Trust is very important to running a successful business. There mustn’t only be trust within the workforce, but customers must be able to trust their favorite brands. Without that trust, customers will seek out other options. Recently, the trust between customers and companies was broken.
When e-commerce offered companies a faster way to sell to customers, some took advantage of the anonymity. They began selling overpriced, badly made products. Customers, fed up with being taken advantage of, began posting their opinions about every company they dealt with. This created the consumer behavior now known as crowdsourcing reviews.

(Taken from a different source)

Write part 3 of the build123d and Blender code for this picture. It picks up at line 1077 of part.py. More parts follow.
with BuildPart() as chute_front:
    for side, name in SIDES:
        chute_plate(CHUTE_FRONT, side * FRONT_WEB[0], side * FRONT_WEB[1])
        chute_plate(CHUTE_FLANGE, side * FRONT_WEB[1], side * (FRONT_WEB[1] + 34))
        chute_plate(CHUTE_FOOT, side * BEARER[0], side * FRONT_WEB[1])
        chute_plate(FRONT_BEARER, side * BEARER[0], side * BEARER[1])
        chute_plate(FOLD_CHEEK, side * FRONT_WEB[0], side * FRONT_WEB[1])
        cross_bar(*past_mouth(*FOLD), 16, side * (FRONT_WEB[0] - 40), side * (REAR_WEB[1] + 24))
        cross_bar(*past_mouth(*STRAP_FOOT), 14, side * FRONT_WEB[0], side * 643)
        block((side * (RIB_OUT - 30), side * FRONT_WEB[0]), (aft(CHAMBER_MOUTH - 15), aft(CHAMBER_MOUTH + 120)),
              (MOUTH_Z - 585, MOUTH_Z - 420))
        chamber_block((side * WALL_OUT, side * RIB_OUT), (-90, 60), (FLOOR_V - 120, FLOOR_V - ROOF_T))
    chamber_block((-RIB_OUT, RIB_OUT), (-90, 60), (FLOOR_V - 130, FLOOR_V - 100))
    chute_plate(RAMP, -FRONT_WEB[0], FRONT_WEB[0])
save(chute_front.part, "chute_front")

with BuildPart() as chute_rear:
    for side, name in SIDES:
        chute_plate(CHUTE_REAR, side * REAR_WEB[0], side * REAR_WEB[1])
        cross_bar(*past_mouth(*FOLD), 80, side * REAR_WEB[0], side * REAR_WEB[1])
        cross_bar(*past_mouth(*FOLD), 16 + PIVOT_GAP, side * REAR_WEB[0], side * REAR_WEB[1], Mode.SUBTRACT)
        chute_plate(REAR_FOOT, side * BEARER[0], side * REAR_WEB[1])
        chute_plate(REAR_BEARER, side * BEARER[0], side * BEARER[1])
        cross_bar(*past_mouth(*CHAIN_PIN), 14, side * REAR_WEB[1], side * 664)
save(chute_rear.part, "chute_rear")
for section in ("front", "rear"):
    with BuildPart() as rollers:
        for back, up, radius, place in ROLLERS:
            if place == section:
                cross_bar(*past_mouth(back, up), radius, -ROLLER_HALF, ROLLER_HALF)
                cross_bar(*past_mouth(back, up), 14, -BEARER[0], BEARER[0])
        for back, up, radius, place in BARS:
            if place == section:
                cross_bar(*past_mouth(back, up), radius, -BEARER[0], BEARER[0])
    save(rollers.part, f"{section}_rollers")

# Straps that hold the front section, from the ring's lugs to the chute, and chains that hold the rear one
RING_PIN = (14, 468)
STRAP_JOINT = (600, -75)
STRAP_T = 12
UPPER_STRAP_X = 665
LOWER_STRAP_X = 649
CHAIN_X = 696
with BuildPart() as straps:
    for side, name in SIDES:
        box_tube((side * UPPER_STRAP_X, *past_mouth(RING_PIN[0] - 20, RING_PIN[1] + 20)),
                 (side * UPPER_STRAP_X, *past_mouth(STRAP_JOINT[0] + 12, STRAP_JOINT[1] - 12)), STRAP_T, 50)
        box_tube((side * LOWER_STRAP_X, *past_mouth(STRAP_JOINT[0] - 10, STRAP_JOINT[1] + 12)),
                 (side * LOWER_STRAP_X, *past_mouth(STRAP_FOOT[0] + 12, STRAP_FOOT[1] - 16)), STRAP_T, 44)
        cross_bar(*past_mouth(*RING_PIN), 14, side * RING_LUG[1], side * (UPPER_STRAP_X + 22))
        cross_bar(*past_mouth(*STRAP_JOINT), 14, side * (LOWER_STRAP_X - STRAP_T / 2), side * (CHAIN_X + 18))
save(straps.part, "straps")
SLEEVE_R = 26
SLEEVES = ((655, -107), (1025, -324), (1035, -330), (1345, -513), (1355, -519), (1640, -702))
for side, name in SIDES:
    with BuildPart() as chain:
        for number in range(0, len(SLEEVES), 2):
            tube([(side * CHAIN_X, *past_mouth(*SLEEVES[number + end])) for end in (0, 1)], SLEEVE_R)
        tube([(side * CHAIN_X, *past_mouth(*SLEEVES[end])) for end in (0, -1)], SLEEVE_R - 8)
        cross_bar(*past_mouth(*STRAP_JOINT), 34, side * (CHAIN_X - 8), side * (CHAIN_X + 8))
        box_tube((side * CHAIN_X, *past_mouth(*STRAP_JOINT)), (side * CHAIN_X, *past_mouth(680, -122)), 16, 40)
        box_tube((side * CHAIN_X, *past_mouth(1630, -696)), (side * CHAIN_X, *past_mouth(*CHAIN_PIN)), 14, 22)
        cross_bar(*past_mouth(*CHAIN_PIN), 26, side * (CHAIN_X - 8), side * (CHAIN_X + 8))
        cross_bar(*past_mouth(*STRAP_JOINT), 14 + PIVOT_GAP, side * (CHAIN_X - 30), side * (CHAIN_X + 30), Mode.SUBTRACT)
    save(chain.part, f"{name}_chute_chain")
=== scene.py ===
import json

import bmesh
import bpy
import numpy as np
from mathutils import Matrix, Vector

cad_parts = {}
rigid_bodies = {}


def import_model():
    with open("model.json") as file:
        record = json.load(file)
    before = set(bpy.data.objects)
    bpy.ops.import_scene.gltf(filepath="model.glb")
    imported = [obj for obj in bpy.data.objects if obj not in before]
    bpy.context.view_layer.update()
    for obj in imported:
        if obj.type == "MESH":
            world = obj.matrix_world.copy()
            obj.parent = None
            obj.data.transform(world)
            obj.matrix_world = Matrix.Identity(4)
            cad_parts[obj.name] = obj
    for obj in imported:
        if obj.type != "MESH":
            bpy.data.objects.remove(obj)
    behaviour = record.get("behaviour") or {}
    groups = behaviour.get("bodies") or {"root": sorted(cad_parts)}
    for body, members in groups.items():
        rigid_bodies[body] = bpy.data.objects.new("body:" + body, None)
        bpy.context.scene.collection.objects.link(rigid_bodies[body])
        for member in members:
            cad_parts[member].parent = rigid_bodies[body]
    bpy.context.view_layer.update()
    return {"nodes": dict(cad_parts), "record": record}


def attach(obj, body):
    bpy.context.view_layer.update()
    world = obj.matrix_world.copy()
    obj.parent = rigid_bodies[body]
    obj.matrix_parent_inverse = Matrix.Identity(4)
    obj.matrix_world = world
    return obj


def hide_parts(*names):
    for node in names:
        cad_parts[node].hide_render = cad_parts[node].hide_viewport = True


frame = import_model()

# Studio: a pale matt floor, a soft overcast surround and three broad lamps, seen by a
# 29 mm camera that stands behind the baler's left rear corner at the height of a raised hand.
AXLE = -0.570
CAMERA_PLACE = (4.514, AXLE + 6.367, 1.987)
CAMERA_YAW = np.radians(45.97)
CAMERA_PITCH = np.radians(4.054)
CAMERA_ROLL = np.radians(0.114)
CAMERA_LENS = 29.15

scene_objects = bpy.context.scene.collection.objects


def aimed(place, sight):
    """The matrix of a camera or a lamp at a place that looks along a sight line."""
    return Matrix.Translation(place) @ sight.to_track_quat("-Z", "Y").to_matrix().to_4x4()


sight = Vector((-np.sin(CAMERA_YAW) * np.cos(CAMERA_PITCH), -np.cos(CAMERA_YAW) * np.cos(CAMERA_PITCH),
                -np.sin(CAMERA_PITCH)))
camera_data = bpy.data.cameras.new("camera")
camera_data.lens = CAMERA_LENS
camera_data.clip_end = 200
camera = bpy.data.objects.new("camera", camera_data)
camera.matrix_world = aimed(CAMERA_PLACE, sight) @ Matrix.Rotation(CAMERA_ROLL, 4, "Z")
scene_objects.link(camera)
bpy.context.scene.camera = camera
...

People no longer trust traditional marketing and advertising. They do trust online reviews written by their fellow consumers. Online reviews, or user reviews, are the biggest part of anyone’s decision-making process these days. Too many bad reviews can persuade a consumer to not buy from that company. This has drastically changed the marketing dynamic.

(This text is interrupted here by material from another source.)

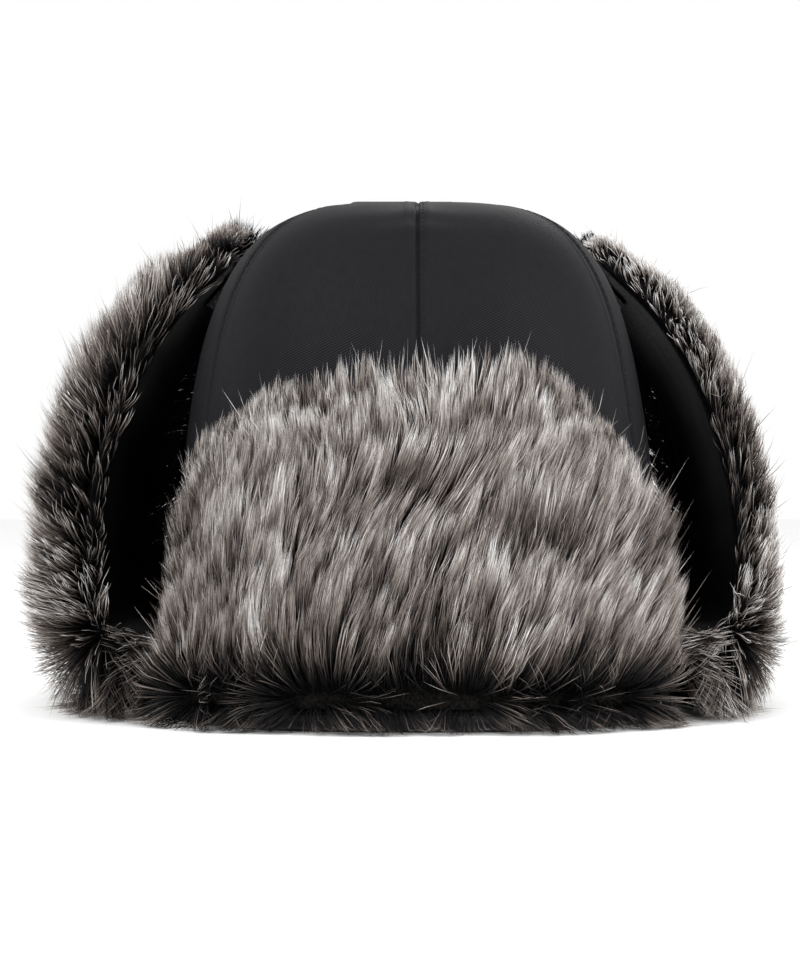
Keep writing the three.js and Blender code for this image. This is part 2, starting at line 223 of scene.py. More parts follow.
def ear_face(side):
    """The function that gives an ear flap's points. side is 1 on +X and -1 on -X."""

    def place(u, v, offset):
        rounding = np.sqrt(1 - 0.8 * np.clip((v - 0.8) / 0.2, 0, 1) ** 2)
        base = (EAR["back"] - EAR["front"]) / 2
        half = mix(base, EAR["tip_half_width"], past_fold(v) ** 1.3) * rounding
        centre = mix((EAR["back"] + EAR["front"]) / 2, EAR["tip_centre"], past_fold(v))
        y = centre + (2 * u - 1) * half
        out, z = offset_profile(EAR_PROFILE, v, offset)
        x = side * (out - bow(y, OUTLINE["half_width"], OUTLINE["half_length"]))
        return np.stack([x, y, z], axis=-1)

    return place


def neck_face(u, v, offset):
    half = mix(NECK["half_width"], NECK["top_half_width"], past_fold(v) ** 2)
    x = (1 - 2 * u) * half
    out, z = offset_profile(NECK_PROFILE, v, offset)
    return np.stack([x, out - bow(x, OUTLINE["half_length"], OUTLINE["half_width"]), z], axis=-1)


def front_face(u, v, offset):
    side = 2 * u - 1
    lean = mix(FRONT_FLAP["half_angle"], FRONT_FLAP["top_half_angle"], np.clip(v, 0, 1) ** 1.5)
    top = FRONT_FLAP["top"] - FRONT_FLAP["corner_drop"] * np.abs(side) ** 3.5
    angle = side * np.radians(lean)
    return crown_point(angle, mix(9, top, v), -(FRONT_FLAP["stand_off"] + offset))


# ---- making meshes and objects ----
def new_object(name, points, faces, uv=None):
    """A mesh object from points in millimetres. uv holds one pair for each point."""
    mesh = bpy.data.meshes.new(name)
    in_metres = np.asarray(points, float) * MM + np.array([0, CENTRE_Y, 0])
    mesh.from_pydata(in_metres.tolist(), [], [list(map(int, face)) for face in faces])
    if uv is not None:
        layer = mesh.uv_layers.new(name="weave")
        corners = np.empty(len(mesh.loops), int)
        mesh.loops.foreach_get("vertex_index", corners)
        layer.data.foreach_set("uv", np.asarray(uv, np.float32)[corners].ravel())
    mesh.shade_smooth()
    return add_object(name, mesh)


def add_object(name, mesh):
    made = bpy.data.objects.new(name, mesh)
    bpy.context.scene.collection.objects.link(made)
    return made


def grid_faces(columns, rows, around, start, flip):
    """Quads over a grid of points numbered row by row from start."""
    faces = []
    for row in range(rows - 1):
        for column in range(columns if around else columns - 1):
            after = (column + 1) % columns
            quad = [row * columns + column, row * columns + after]
            quad += [(row + 1) * columns + after, (row + 1) * columns + column]
            if flip:
                quad.reverse()
            faces.append([start + corner for corner in quad])
    return faces


def rim_faces(columns, rows, around):
    """Quads that join a grid to the one numbered after it, round their edges."""
    other = columns * rows
    bottom = list(range(columns))
    top = [(rows - 1) * columns + column for column in range(columns)]
    if around:
        loops = [bottom + bottom[:1], (top + top[:1])[::-1]]
    else:
        left = [row * columns for row in range(rows)]
        right = [row * columns + columns - 1 for row in range(rows)]
        loops = [bottom, right, top[::-1], left[::-1]]
    faces = []
    for loop in loops:
        faces += [[b, a, a + other, b + other] for a, b in zip(loop, loop[1:])]
    return faces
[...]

People rely so heavily on user reviews; dozens of review-centric companies were created to satisfy this need. Companies like Yelp and Trustpilot are among the most used. Trustpilot is actually the largest review site in the world with a customer retention rate of 95 percent.
According to Trustpilot, they get 20,000 new visitors to their site every day. Most of these visitors are there to research a company and its products, but some are there to leave reviews. Companies like Trustpilot are helping to empower the crowd. The more powerful the crowd is, the more customer-focused companies have to be.
Before online reviews were used to determine high-value brands, companies could lie about their brand. Now, they have to be more transparent, and customers decided what their brand is. This has caused some brands to cheat and post their own fake reviews. Authentic reviews can boost any company’s bottom line.
Savvy brands like Fabletics have figured out how useful reviews can be. Fabletics credits its global success to user reviews. Without its 20 million social media followers and 1.2 million monthly members, Fabletics wouldn’t be successful. Their customer loyalty rate is also higher than most because of their affordable prices.
Activewear isn’t a new clothing trend, although it’s still growing like one. Last year U.S. consumers spent $44 billion on activewear. Fabletics plans on cashing in on that while people are in love with the brand.